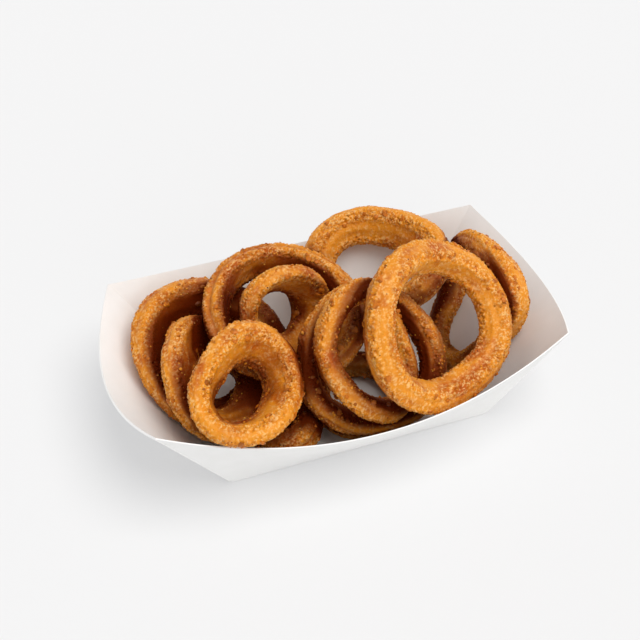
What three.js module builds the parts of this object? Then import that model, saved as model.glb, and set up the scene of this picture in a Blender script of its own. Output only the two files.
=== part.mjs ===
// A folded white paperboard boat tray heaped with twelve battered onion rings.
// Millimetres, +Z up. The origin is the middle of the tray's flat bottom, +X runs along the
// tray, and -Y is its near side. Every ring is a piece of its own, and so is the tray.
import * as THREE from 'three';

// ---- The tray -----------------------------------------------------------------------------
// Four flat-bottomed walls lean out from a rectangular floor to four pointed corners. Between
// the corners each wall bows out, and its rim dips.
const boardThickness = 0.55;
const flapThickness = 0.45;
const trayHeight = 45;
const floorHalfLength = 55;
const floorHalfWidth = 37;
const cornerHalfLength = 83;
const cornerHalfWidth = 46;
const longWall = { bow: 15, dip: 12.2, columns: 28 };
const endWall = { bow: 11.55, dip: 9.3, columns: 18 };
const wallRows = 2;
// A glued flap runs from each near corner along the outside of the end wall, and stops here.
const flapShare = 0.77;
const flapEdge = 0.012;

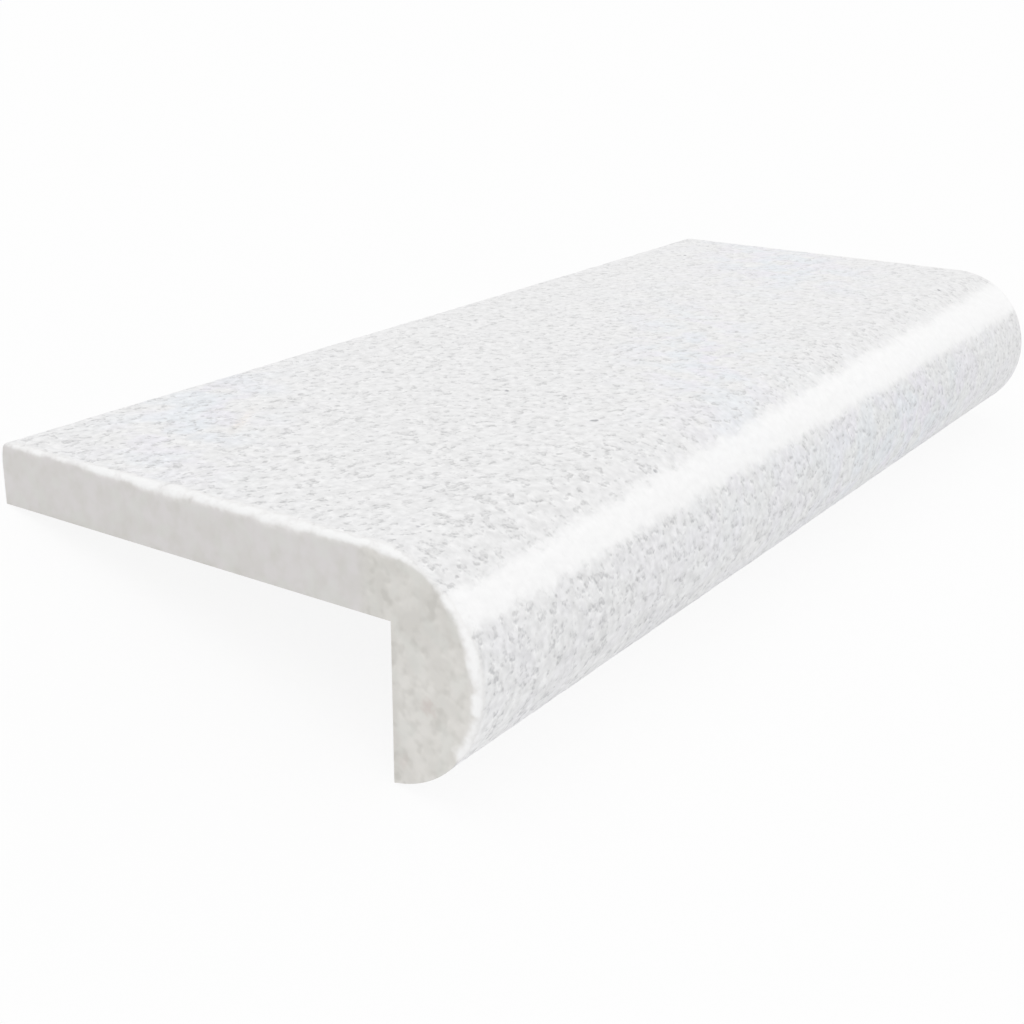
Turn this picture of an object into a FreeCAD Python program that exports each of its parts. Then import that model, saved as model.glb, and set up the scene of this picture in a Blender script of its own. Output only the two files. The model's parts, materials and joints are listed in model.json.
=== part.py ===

================================

(To be done) Extract the complete listing above, reproducing each line exactly.

(Result for this exercise)
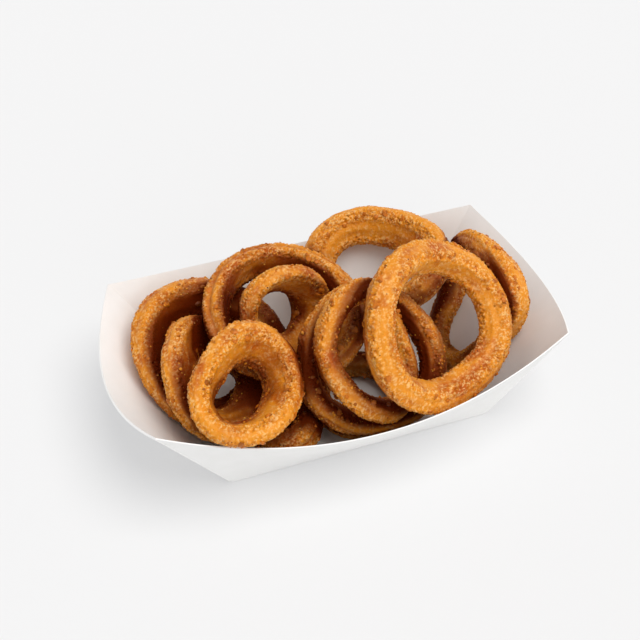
What three.js module builds the parts of this object? Then import that model, saved as model.glb, and set up the scene of this picture in a Blender script of its own. Output only the two files.
=== part.mjs ===
// A folded white paperboard boat tray heaped with twelve battered onion rings.
// Millimetres, +Z up. The origin is the middle of the tray's flat bottom, +X runs along the
// tray, and -Y is its near side. Every ring is a piece of its own, and so is the tray.
import * as THREE from 'three';

// ---- The tray -----------------------------------------------------------------------------
// Four flat-bottomed walls lean out from a rectangular floor to four pointed corners. Between
// the corners each wall bows out, and its rim dips.
const boardThickness = 0.55;
const flapThickness = 0.45;
const trayHeight = 45;
const floorHalfLength = 55;
const floorHalfWidth = 37;
const cornerHalfLength = 83;
const cornerHalfWidth = 46;
const longWall = { bow: 15, dip: 12.2, columns: 28 };
const endWall = { bow: 11.55, dip: 9.3, columns: 18 };
const wallRows = 2;
// A glued flap runs from each near corner along the outside of the end wall, and stops here.
const flapShare = 0.77;
const flapEdge = 0.012;

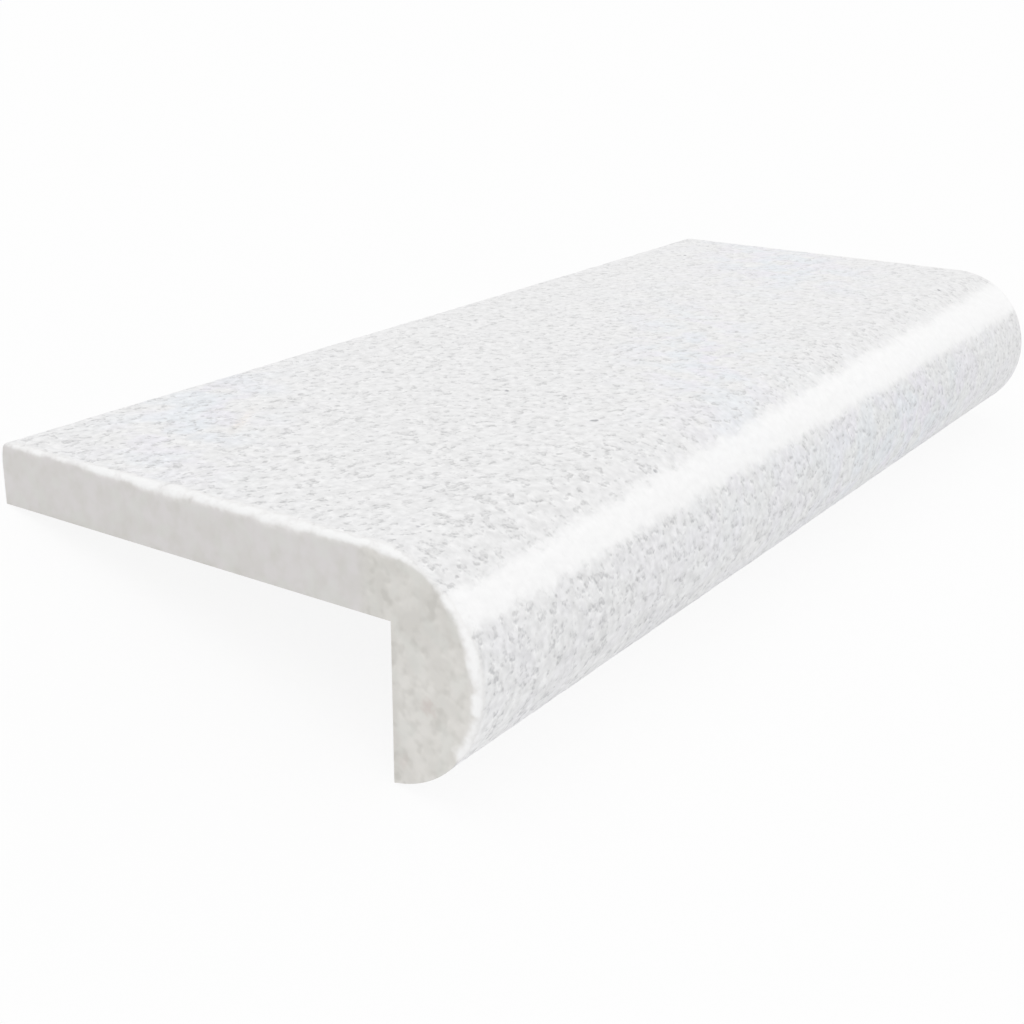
Turn this picture of an object into a FreeCAD Python program that exports each of its parts. Then import that model, saved as model.glb, and set up the scene of this picture in a Blender script of its own. Output only the two files. The model's parts, materials and joints are listed in model.json.
=== part.py ===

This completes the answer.